Ordinary concrete is a mixture of cement, sand, and water. Once it dries, concrete is brittle, so when it gets stressed, it cracks. Cracks typically spread through the concrete and require expensive repairs. By replacing the sand with microfibers, the concrete isn’t brittle—in fact, it can even bend! When the stress on the concrete is excessive, the cement around the microfibers is designed to fracture before the microfibers.
Microfibers divide the concrete into small sections, akin to muscle bundles. This allows heavy loads to be divided and shared. Because the microfibers are arranged randomly, like those in smooth muscle, stress from any direction can be absorbed. And when a small crack does appear, it does not spread beyond its section.
And like muscle, this new concrete repairs itself. Tears in stressed muscles are usually small, allowing intact fibers to act like splints during healing. Likewise, microfibers in selfhealing concrete bridge tiny cracks while the concrete heals itself. The dry cement powder in a small crack mixes with water vapor and carbon dioxide from the air to form limestone. This limestone fills the tiny crack and dries around the microfibers.

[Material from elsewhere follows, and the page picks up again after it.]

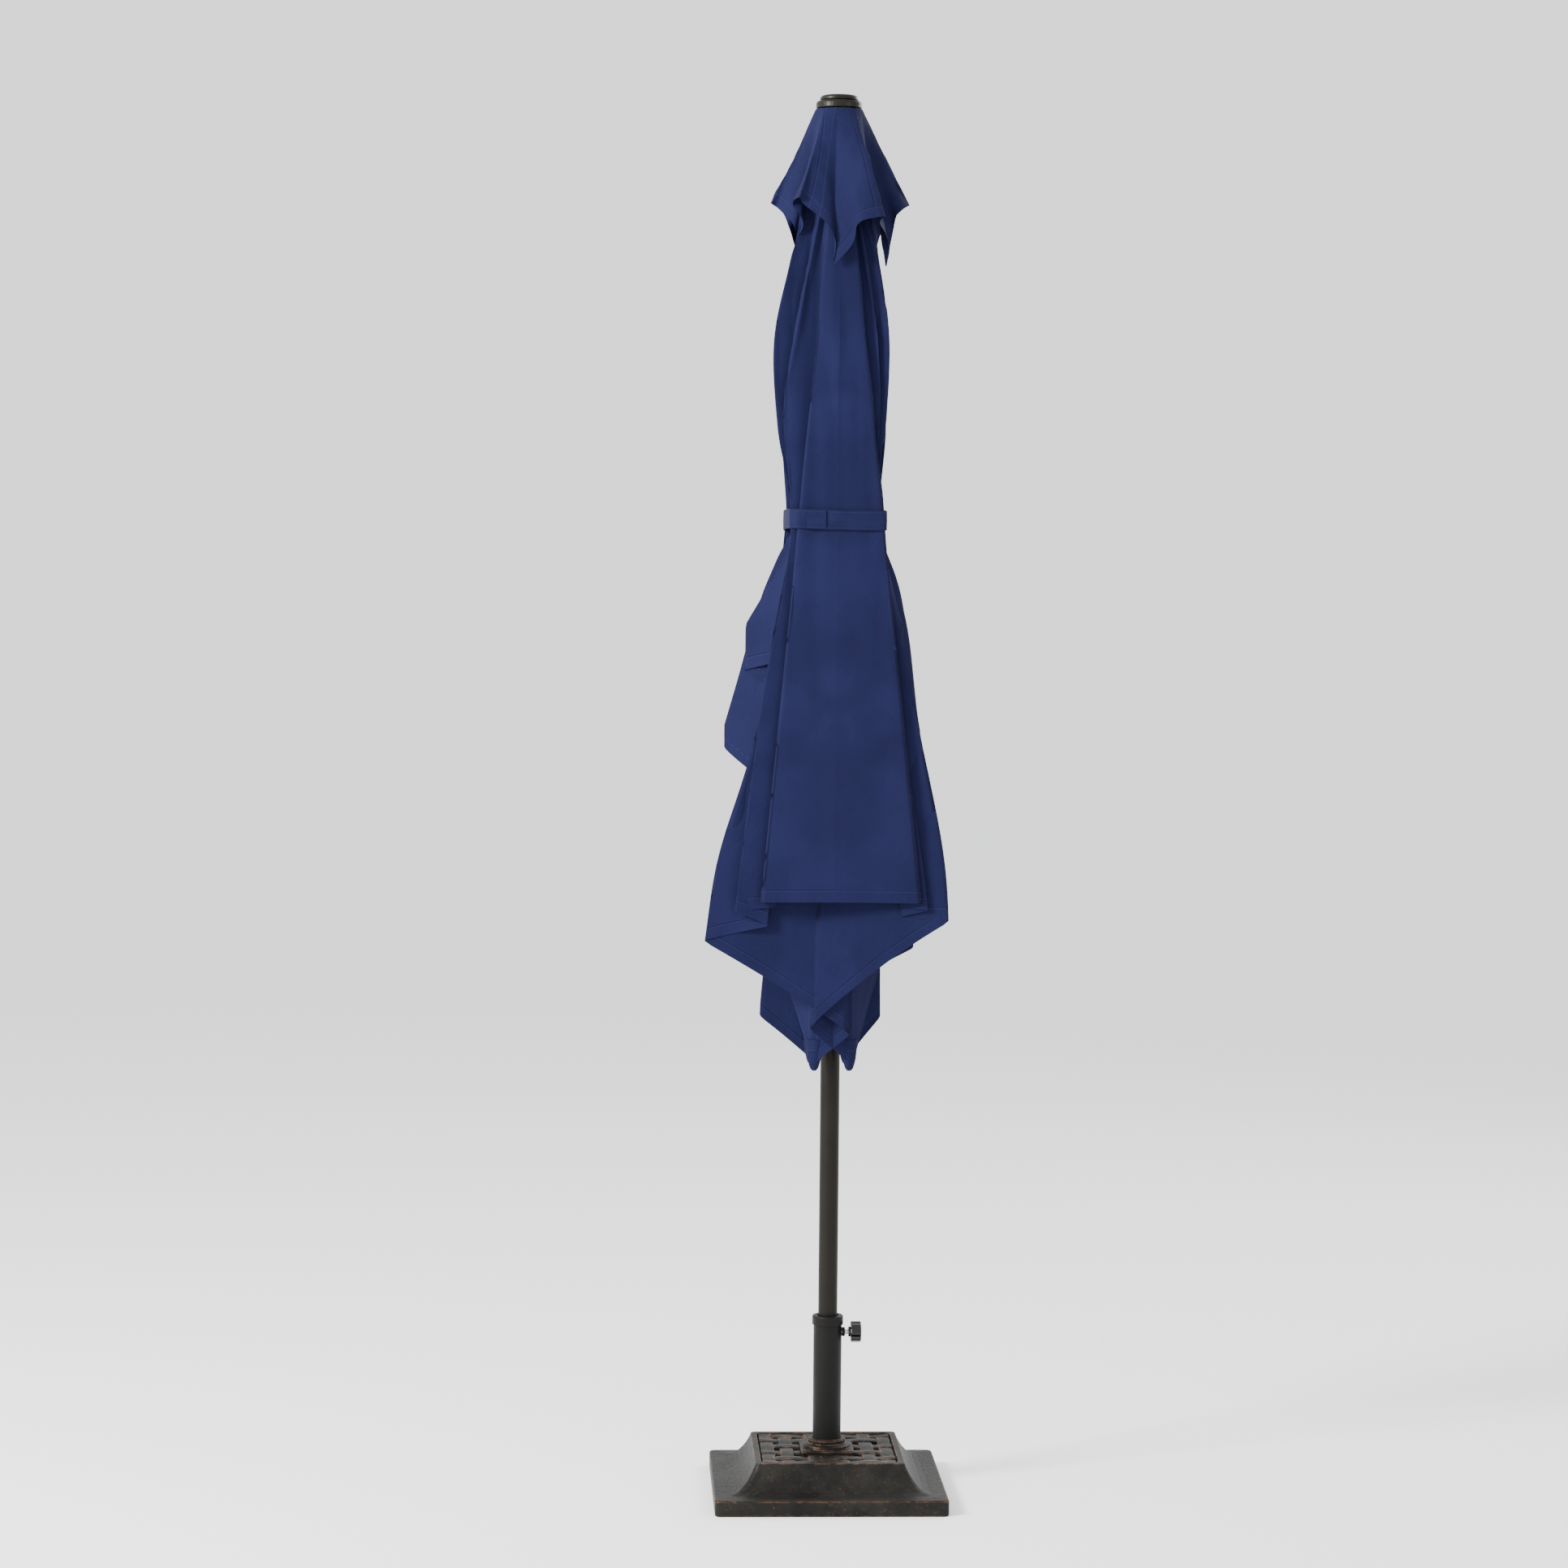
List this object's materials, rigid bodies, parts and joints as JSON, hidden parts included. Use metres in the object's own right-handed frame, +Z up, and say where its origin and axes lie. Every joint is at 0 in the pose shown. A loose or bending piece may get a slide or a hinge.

The “healed” concrete is as tough and strong as the original. But like smooth muscle, this remodeled concrete does not bulk up. If it did, bridges and buildings made from it would swell!
Self-healing concrete is an amazing invention, based on God’s designs. The possibilities are unlimited for those who expect to find intelligent design throughout the created world!
Self-healing concrete works because it can bend. When it’s strained, many microcracks form instead of one large crack. Here a force of 5 percent tensile strain does not break the concrete slab. Regular concrete would fail at .01 percent tensile strain.